• Given information
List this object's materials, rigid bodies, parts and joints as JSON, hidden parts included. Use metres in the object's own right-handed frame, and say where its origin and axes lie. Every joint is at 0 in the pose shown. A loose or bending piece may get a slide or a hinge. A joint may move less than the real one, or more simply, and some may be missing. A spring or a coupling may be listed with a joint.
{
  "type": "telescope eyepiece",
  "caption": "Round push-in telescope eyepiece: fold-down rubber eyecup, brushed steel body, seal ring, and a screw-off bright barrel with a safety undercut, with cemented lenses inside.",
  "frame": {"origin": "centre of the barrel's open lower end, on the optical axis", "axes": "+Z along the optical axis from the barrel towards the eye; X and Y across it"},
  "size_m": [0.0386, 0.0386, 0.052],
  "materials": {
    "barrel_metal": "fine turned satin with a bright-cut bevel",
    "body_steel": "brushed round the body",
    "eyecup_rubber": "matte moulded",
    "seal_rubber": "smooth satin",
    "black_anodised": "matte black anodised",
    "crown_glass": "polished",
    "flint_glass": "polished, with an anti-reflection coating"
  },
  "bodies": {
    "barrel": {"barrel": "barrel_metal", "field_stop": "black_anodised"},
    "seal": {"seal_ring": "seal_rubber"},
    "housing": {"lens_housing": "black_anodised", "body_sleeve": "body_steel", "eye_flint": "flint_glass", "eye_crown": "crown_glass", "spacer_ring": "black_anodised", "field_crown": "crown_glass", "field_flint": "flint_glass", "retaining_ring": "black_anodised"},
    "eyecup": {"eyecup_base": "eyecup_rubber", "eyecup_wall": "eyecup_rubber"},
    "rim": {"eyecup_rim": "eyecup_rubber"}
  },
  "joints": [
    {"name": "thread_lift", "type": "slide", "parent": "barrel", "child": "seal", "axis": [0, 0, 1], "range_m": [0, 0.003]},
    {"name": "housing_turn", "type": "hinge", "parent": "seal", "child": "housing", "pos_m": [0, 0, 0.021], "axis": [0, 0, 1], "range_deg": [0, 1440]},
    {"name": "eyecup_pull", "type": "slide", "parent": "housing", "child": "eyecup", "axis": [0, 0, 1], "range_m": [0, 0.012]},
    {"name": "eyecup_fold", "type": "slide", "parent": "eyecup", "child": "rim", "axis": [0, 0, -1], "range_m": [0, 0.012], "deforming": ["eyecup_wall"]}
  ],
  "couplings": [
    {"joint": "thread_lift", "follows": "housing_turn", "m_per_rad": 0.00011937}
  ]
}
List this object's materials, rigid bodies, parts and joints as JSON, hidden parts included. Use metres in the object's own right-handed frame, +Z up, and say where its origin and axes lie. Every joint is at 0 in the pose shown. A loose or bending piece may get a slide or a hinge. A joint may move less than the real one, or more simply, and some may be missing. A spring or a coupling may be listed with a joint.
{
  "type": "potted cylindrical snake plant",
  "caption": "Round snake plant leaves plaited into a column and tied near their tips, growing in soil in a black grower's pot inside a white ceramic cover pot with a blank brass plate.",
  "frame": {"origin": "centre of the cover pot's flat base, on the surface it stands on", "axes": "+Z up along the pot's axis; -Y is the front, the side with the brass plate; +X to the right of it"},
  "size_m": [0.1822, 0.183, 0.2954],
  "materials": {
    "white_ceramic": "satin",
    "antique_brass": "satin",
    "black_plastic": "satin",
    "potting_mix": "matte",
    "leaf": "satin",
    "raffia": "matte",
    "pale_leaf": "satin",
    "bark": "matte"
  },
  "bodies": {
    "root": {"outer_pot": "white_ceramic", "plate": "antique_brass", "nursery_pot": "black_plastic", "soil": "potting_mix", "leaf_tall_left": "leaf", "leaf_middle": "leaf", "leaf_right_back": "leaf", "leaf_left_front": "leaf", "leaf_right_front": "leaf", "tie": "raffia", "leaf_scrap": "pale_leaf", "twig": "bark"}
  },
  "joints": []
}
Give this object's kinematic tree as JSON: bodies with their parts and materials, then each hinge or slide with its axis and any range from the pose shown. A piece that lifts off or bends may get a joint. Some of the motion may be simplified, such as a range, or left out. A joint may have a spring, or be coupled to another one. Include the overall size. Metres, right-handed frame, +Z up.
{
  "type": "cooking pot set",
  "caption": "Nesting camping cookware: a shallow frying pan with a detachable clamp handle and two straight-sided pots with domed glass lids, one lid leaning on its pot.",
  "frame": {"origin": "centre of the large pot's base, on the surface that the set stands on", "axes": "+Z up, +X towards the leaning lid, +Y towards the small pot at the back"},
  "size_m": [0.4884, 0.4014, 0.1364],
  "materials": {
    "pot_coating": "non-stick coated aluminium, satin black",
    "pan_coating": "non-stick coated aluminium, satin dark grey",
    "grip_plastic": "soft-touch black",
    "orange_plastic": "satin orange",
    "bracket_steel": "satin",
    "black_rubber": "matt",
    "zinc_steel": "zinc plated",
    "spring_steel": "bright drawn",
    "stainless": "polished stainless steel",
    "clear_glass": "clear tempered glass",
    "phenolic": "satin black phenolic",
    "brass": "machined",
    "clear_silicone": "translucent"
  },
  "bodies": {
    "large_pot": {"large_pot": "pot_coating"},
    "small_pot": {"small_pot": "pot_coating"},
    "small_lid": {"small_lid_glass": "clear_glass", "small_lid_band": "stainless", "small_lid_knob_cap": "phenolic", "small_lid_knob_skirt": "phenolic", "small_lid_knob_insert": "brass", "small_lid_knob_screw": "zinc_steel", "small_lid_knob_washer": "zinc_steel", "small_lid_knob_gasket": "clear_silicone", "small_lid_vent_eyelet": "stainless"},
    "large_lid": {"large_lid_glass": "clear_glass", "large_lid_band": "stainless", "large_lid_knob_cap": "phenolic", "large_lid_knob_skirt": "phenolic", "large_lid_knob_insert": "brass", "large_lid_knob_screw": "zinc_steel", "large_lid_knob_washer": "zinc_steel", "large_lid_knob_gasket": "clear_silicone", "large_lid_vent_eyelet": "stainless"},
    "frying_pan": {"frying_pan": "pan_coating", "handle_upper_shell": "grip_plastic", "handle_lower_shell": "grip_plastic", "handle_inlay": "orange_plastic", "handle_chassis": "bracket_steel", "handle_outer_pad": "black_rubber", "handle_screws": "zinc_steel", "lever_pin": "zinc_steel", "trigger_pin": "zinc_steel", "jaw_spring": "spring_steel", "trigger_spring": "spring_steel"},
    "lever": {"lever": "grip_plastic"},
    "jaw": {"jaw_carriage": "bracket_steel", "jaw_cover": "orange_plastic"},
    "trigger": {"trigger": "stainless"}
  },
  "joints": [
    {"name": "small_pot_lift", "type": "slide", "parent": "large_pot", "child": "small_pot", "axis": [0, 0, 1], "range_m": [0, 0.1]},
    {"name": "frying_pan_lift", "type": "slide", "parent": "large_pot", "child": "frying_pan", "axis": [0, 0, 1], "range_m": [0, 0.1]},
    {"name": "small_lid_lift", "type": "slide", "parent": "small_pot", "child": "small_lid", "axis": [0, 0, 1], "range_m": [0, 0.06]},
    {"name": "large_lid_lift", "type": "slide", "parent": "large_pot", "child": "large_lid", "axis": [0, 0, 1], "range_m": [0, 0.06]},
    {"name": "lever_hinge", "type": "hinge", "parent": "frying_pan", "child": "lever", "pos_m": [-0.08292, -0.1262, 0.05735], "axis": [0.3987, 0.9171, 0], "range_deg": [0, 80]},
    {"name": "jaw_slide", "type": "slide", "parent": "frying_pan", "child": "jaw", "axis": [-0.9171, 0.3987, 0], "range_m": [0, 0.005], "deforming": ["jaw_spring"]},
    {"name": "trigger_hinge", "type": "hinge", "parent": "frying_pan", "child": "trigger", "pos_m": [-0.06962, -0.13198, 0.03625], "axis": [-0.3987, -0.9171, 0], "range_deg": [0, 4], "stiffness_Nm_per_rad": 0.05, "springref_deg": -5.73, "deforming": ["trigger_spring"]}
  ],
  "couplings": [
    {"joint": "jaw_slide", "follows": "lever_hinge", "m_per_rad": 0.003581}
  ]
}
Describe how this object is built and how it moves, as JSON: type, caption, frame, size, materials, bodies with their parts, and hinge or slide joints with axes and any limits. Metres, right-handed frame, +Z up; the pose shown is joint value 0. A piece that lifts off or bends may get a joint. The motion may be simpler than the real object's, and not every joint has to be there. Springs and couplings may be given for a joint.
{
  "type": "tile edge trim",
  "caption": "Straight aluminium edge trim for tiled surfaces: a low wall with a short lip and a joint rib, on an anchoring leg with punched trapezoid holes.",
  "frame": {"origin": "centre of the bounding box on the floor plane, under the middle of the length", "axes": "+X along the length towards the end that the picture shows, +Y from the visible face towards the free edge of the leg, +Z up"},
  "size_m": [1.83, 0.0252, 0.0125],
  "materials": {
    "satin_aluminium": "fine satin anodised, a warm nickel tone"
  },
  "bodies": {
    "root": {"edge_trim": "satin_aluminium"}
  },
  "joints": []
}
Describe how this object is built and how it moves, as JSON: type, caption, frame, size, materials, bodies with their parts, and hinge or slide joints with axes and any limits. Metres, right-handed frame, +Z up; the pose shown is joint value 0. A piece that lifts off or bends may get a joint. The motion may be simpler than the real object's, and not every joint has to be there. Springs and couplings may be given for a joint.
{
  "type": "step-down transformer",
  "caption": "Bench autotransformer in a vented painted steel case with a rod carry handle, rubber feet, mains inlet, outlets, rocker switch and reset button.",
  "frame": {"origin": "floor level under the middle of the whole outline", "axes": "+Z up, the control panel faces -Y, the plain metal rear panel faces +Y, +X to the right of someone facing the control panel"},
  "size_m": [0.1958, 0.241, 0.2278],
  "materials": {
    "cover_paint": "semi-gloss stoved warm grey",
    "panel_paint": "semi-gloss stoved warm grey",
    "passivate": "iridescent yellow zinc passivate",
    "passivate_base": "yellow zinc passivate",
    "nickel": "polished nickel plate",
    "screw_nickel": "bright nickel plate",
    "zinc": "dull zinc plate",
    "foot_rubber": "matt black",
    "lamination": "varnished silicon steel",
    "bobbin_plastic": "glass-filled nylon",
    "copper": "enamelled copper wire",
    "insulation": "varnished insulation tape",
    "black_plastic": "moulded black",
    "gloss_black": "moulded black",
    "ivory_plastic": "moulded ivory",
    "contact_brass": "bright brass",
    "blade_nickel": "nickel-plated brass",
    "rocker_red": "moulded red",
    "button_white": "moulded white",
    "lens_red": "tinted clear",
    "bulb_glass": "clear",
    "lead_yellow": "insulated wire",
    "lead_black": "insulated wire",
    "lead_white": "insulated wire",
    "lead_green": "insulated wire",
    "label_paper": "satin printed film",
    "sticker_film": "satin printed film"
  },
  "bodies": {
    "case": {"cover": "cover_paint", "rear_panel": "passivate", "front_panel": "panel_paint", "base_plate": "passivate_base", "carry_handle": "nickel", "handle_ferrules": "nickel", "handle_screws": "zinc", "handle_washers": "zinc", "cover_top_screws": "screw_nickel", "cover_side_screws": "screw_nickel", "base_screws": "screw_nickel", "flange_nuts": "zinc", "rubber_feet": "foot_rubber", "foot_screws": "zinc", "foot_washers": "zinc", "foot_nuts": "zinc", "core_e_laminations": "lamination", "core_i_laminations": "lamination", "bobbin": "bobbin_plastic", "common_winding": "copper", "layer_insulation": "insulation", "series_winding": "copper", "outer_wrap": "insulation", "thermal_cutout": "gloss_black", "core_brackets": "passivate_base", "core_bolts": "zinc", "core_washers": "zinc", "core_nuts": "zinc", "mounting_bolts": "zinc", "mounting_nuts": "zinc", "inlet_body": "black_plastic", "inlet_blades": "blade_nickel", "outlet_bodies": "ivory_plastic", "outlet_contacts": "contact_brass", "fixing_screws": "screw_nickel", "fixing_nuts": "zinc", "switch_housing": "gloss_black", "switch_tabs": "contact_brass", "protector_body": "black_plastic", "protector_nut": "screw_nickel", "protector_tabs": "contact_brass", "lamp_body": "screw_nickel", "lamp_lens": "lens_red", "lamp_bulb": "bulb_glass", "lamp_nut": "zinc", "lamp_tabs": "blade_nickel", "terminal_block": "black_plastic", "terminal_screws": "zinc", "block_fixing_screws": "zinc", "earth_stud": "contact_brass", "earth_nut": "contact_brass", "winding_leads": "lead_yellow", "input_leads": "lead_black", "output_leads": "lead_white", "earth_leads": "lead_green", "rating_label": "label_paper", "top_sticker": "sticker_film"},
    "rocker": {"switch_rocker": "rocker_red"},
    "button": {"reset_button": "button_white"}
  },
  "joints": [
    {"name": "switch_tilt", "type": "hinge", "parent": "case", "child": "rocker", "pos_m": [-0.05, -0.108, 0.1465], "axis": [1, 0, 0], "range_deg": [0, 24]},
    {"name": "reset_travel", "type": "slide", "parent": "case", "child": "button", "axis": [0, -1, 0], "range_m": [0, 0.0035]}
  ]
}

• Exercise goal
List all lines above in which the string "shown" appears.

• Finished exercise
List this object's materials, rigid bodies, parts and joints as JSON, hidden parts included. Use metres in the object's own right-handed frame, and say where its origin and axes lie. Every joint is at 0 in the pose shown. A loose or bending piece may get a slide or a hinge. A joint may move less than the real one, or more simply, and some may be missing. A spring or a coupling may be listed with a joint.
List this object's materials, rigid bodies, parts and joints as JSON, hidden parts included. Use metres in the object's own right-handed frame, +Z up, and say where its origin and axes lie. Every joint is at 0 in the pose shown. A loose or bending piece may get a slide or a hinge. A joint may move less than the real one, or more simply, and some may be missing. A spring or a coupling may be listed with a joint.
Give this object's kinematic tree as JSON: bodies with their parts and materials, then each hinge or slide with its axis and any range from the pose shown. A piece that lifts off or bends may get a joint. Some of the motion may be simplified, such as a range, or left out. A joint may have a spring, or be coupled to another one. Include the overall size. Metres, right-handed frame, +Z up.
Describe how this object is built and how it moves, as JSON: type, caption, frame, size, materials, bodies with their parts, and hinge or slide joints with axes and any limits. Metres, right-handed frame, +Z up; the pose shown is joint value 0. A piece that lifts off or bends may get a joint. The motion may be simpler than the real object's, and not every joint has to be there. Springs and couplings may be given for a joint.
Describe how this object is built and how it moves, as JSON: type, caption, frame, size, materials, bodies with their parts, and hinge or slide joints with axes and any limits. Metres, right-handed frame, +Z up; the pose shown is joint value 0. A piece that lifts off or bends may get a joint. The motion may be simpler than the real object's, and not every joint has to be there. Springs and couplings may be given for a joint.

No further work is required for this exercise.